What you need to do
Write out every line of the material exactly as it appears.

Data listing
+===+
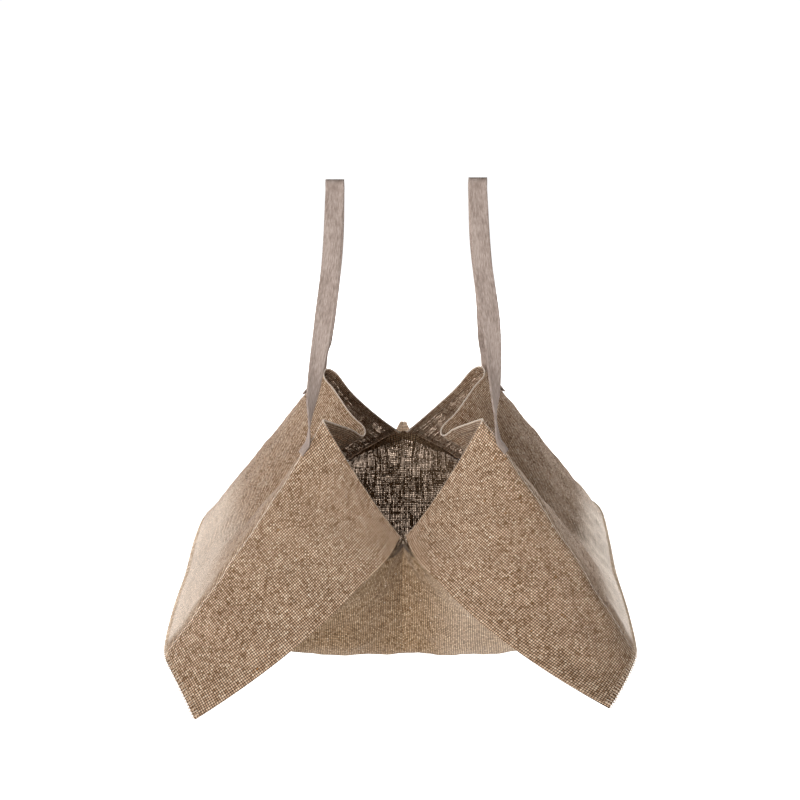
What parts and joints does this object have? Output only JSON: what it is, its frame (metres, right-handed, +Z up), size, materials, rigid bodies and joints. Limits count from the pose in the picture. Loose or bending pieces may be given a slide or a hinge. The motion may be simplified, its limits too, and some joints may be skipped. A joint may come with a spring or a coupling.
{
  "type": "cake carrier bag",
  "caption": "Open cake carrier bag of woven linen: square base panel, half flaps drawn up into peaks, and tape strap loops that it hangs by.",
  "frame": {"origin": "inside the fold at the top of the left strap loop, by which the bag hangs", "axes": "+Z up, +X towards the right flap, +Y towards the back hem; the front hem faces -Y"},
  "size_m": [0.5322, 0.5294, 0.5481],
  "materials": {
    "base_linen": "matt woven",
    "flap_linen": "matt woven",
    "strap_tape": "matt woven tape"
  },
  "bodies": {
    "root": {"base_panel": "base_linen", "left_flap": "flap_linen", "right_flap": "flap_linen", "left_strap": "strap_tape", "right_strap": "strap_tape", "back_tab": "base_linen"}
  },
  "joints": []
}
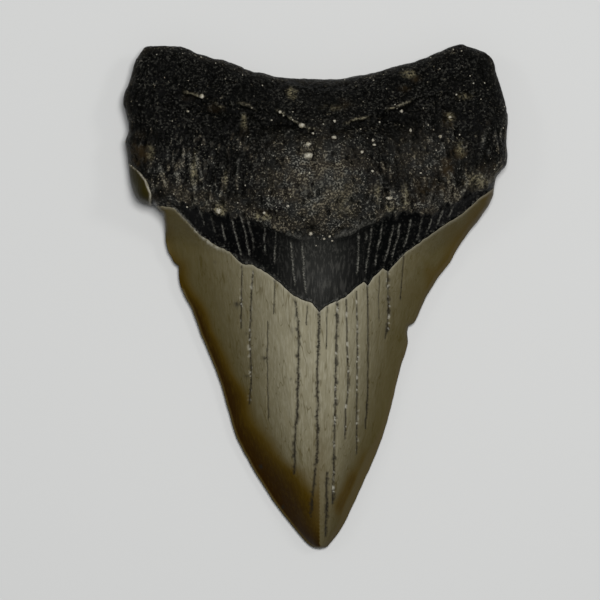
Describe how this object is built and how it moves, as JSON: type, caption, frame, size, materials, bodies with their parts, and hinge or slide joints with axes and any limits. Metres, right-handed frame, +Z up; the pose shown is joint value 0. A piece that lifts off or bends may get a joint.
+===+
Final result
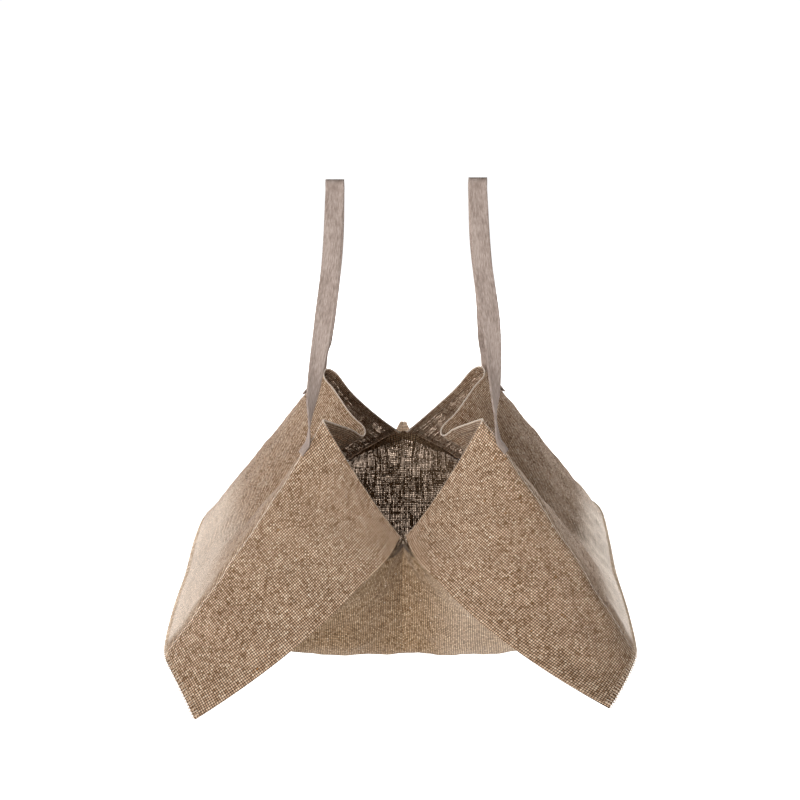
What parts and joints does this object have? Output only JSON: what it is, its frame (metres, right-handed, +Z up), size, materials, rigid bodies and joints. Limits count from the pose in the picture. Loose or bending pieces may be given a slide or a hinge. The motion may be simplified, its limits too, and some joints may be skipped. A joint may come with a spring or a coupling.
{
  "type": "cake carrier bag",
  "caption": "Open cake carrier bag of woven linen: square base panel, half flaps drawn up into peaks, and tape strap loops that it hangs by.",
  "frame": {"origin": "inside the fold at the top of the left strap loop, by which the bag hangs", "axes": "+Z up, +X towards the right flap, +Y towards the back hem; the front hem faces -Y"},
  "size_m": [0.5322, 0.5294, 0.5481],
  "materials": {
    "base_linen": "matt woven",
    "flap_linen": "matt woven",
    "strap_tape": "matt woven tape"
  },
  "bodies": {
    "root": {"base_panel": "base_linen", "left_flap": "flap_linen", "right_flap": "flap_linen", "left_strap": "strap_tape", "right_strap": "strap_tape", "back_tab": "base_linen"}
  },
  "joints": []
}
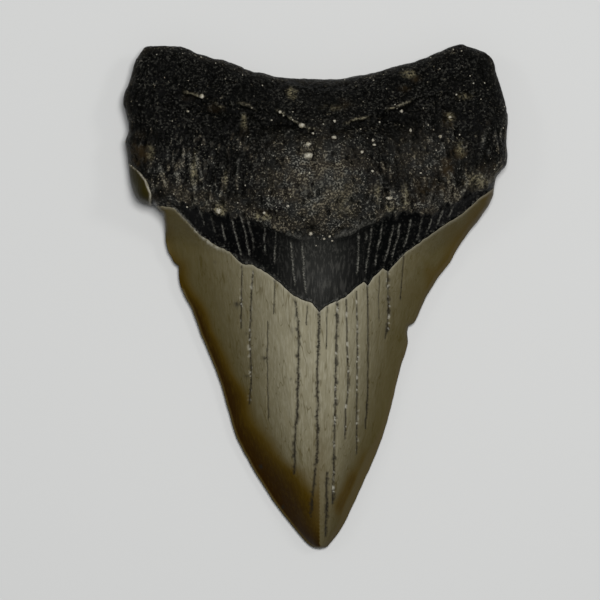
Describe how this object is built and how it moves, as JSON: type, caption, frame, size, materials, bodies with their parts, and hinge or slide joints with axes and any limits. Metres, right-handed frame, +Z up; the pose shown is joint value 0. A piece that lifts off or bends may get a joint.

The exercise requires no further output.